Its time to start thinking about theater the way we think of restaurants.  Some of our favorite restaurants are fine dining spots, but some are also take out joints, and many exist in the area in between.  For a good BBQ joint, or casual Italian place to be successful it is enough that they satisfy their clientele, nobody anxiously awaits the moment when they will turn into a white tablecloth dining room of the elite.  Theater which is created with lower overhead in more casual environments and which involve drink and food sales offer a real commercial alternative to both Broadway and the Not for Profit houses.   
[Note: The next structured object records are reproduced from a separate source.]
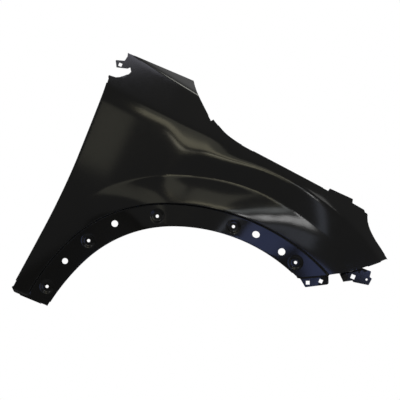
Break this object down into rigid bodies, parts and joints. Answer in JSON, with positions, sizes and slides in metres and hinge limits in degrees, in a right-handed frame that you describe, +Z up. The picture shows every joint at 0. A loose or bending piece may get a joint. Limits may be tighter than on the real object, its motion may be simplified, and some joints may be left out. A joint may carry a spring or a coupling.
{
  "type": "car front fender",
  "caption": "Right-hand pressed steel front fender with a recessed wheel arch band, flared arch, bolt flanges and bumper tabs.",
  "frame": {"origin": "under the middle pad of the bonnet-side rail flange, beside its bolt hole, a little forward of the wheel centre line", "axes": "+X towards the front of the car, +Y inboard to the car's middle, +Z up"},
  "size_m": [0.9416, 0.1981, 0.744],
  "materials": {
    "coated_steel": "semi-gloss black dip coat"
  },
  "bodies": {
    "root": {"panel": "coated_steel"}
  },
  "joints": []
}
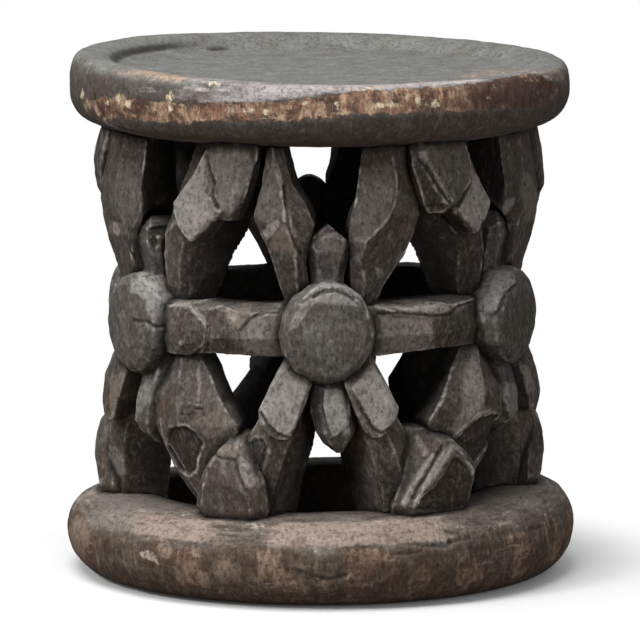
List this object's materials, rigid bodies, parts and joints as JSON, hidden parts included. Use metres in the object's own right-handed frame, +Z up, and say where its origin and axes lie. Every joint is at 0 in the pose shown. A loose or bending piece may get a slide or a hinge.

Mr. Teachout is correct to place much of the blame for soaring theater prodcution costs on marketing, but there is a deeper reason why that is happening.  Broadway and major off Broadway producers are playing a zero sum game.  There is a limited pool of people for whom a Broadway show is an entertainment option, and all the shows are fighting for those same people.  So if Spiderman spends 1m on marketing, I better spend 1.1m and so on.  New forms of theater attract new kinds of audience.  So instead of the tens of thousands of theater artists in our country trying to fit through the keyhole of Broadway someday, we should focus on theater with new atmoshphere, theater that is fun and theater that is cheap.